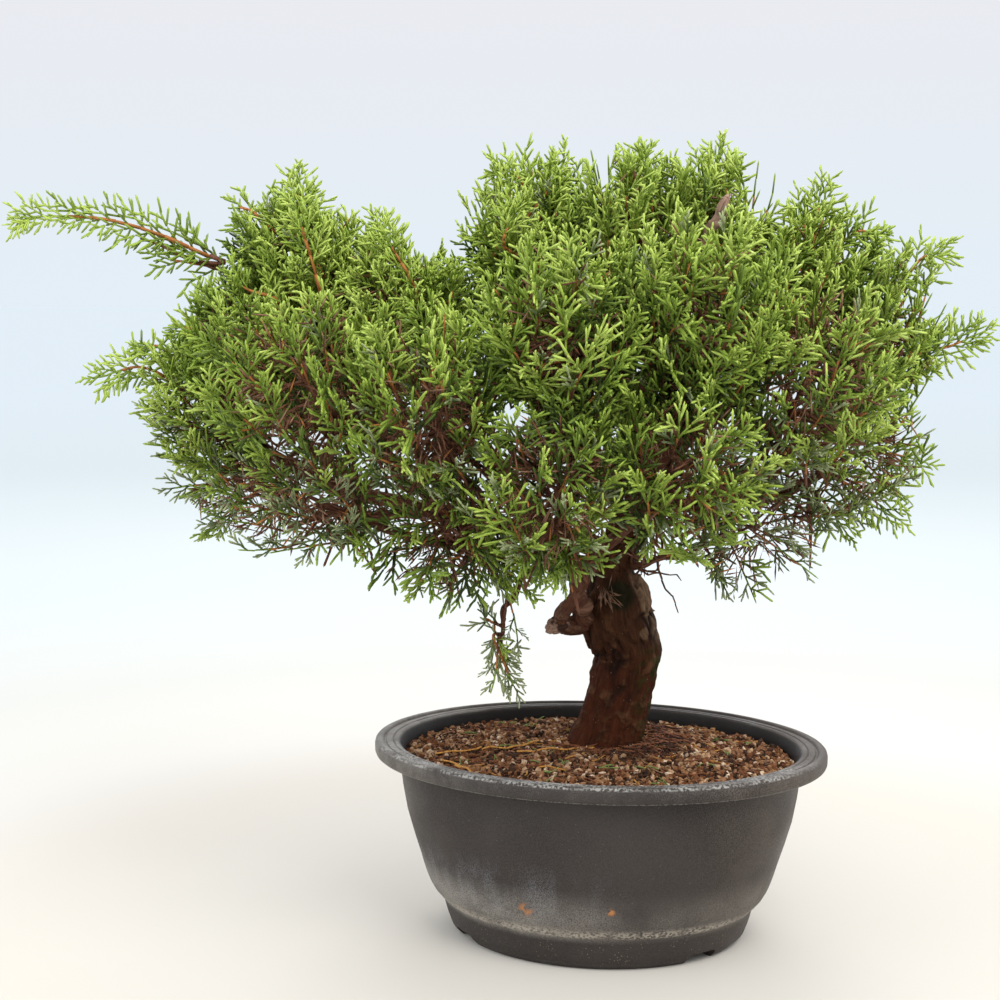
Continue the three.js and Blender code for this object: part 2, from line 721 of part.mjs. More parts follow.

-*-*-

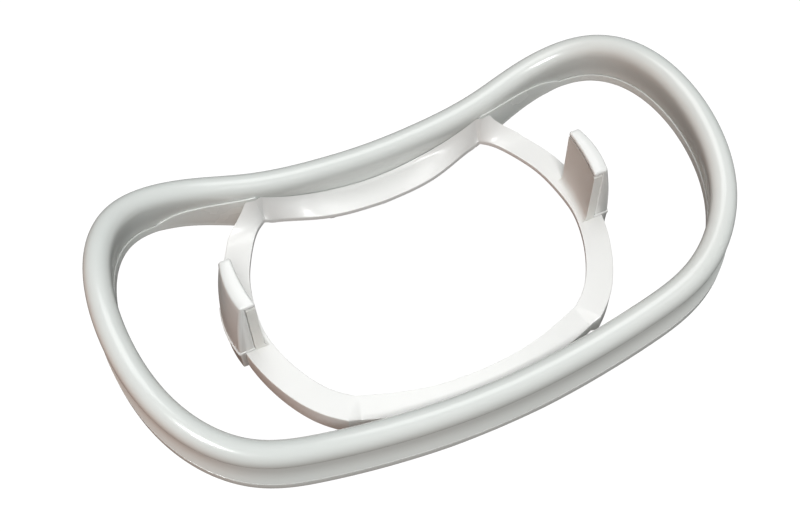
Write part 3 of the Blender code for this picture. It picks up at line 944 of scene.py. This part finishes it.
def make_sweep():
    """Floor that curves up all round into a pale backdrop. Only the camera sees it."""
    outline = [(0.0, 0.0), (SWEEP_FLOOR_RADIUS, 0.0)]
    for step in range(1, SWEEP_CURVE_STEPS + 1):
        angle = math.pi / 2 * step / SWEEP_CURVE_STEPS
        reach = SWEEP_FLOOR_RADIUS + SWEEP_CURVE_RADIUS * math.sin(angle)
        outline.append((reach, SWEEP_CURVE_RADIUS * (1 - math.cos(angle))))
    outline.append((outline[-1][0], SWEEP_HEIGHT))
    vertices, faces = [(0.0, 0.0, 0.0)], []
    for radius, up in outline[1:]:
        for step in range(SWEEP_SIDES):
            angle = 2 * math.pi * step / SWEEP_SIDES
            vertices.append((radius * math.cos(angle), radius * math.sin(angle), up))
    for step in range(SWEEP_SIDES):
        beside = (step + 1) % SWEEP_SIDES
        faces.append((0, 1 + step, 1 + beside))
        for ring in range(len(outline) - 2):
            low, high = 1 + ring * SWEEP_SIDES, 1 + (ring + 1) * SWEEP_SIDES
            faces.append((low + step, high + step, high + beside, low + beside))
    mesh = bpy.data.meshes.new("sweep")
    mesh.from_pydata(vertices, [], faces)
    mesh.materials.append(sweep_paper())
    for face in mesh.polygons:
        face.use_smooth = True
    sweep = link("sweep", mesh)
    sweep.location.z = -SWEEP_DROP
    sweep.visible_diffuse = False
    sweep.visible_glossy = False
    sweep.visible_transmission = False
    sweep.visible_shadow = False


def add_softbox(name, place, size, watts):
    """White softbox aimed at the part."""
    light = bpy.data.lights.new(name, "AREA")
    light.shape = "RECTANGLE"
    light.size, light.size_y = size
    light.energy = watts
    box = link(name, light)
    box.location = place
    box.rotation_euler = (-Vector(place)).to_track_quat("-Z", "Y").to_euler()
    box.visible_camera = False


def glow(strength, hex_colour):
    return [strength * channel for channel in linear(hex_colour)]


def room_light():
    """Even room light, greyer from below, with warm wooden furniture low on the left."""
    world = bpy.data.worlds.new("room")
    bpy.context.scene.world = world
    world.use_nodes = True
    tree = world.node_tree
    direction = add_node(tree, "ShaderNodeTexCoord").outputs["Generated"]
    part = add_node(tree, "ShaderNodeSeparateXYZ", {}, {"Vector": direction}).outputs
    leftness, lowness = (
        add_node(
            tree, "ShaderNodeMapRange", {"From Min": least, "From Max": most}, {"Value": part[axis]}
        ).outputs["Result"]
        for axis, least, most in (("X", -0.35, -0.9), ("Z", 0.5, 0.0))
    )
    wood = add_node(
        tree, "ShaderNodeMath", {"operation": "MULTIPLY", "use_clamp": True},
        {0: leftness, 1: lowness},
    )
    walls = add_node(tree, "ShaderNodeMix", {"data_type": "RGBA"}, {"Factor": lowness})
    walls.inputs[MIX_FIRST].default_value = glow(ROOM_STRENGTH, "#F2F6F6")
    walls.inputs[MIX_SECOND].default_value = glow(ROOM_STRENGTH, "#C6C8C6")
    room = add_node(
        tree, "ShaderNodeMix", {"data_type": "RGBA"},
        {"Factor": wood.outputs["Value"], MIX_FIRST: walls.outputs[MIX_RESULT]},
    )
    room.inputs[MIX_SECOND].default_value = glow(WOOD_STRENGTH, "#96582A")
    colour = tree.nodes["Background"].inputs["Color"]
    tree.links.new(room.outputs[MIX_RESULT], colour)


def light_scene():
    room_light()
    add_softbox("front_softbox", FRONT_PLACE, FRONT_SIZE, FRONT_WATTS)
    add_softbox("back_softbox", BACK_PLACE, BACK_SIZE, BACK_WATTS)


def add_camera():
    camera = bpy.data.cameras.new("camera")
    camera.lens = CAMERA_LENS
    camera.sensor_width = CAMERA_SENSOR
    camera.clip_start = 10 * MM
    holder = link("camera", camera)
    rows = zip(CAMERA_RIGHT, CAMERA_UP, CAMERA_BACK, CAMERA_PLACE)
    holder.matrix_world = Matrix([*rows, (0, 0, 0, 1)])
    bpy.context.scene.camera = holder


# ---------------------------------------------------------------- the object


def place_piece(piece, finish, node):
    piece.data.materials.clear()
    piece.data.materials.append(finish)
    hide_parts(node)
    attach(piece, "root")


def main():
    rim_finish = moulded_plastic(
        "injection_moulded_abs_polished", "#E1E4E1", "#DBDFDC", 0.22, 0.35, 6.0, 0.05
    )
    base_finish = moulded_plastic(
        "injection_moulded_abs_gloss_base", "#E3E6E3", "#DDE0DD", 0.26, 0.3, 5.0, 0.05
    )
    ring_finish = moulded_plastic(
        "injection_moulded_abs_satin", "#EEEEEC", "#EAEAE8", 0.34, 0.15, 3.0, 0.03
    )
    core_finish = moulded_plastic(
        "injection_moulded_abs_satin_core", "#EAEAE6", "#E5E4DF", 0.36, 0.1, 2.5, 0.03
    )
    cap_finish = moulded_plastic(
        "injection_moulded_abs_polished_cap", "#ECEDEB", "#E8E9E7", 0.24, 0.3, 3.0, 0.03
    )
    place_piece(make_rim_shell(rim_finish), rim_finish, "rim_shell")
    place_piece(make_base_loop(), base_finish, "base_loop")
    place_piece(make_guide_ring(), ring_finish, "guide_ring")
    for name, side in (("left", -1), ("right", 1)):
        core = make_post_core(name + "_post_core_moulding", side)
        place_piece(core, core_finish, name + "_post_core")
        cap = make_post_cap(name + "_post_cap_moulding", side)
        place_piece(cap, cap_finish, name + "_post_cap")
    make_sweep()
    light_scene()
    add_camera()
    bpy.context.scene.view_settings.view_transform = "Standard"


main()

-*-*-

### Written exercise
Repeat the entries above verbatim, but only from the line that has "Write part 3" down to the line that has "return [strength *", inclusive.

### Answer to this problem
Write part 3 of the Blender code for this picture. It picks up at line 944 of scene.py. This part finishes it.
def make_sweep():
    """Floor that curves up all round into a pale backdrop. Only the camera sees it."""
    outline = [(0.0, 0.0), (SWEEP_FLOOR_RADIUS, 0.0)]
    for step in range(1, SWEEP_CURVE_STEPS + 1):
        angle = math.pi / 2 * step / SWEEP_CURVE_STEPS
        reach = SWEEP_FLOOR_RADIUS + SWEEP_CURVE_RADIUS * math.sin(angle)
        outline.append((reach, SWEEP_CURVE_RADIUS * (1 - math.cos(angle))))
    outline.append((outline[-1][0], SWEEP_HEIGHT))
    vertices, faces = [(0.0, 0.0, 0.0)], []
    for radius, up in outline[1:]:
        for step in range(SWEEP_SIDES):
            angle = 2 * math.pi * step / SWEEP_SIDES
            vertices.append((radius * math.cos(angle), radius * math.sin(angle), up))
    for step in range(SWEEP_SIDES):
        beside = (step + 1) % SWEEP_SIDES
        faces.append((0, 1 + step, 1 + beside))
        for ring in range(len(outline) - 2):
            low, high = 1 + ring * SWEEP_SIDES, 1 + (ring + 1) * SWEEP_SIDES
            faces.append((low + step, high + step, high + beside, low + beside))
    mesh = bpy.data.meshes.new("sweep")
    mesh.from_pydata(vertices, [], faces)
    mesh.materials.append(sweep_paper())
    for face in mesh.polygons:
        face.use_smooth = True
    sweep = link("sweep", mesh)
    sweep.location.z = -SWEEP_DROP
    sweep.visible_diffuse = False
    sweep.visible_glossy = False
    sweep.visible_transmission = False
    sweep.visible_shadow = False


def add_softbox(name, place, size, watts):
    """White softbox aimed at the part."""
    light = bpy.data.lights.new(name, "AREA")
    light.shape = "RECTANGLE"
    light.size, light.size_y = size
    light.energy = watts
    box = link(name, light)
    box.location = place
    box.rotation_euler = (-Vector(place)).to_track_quat("-Z", "Y").to_euler()
    box.visible_camera = False


def glow(strength, hex_colour):
    return [strength * channel for channel in linear(hex_colour)]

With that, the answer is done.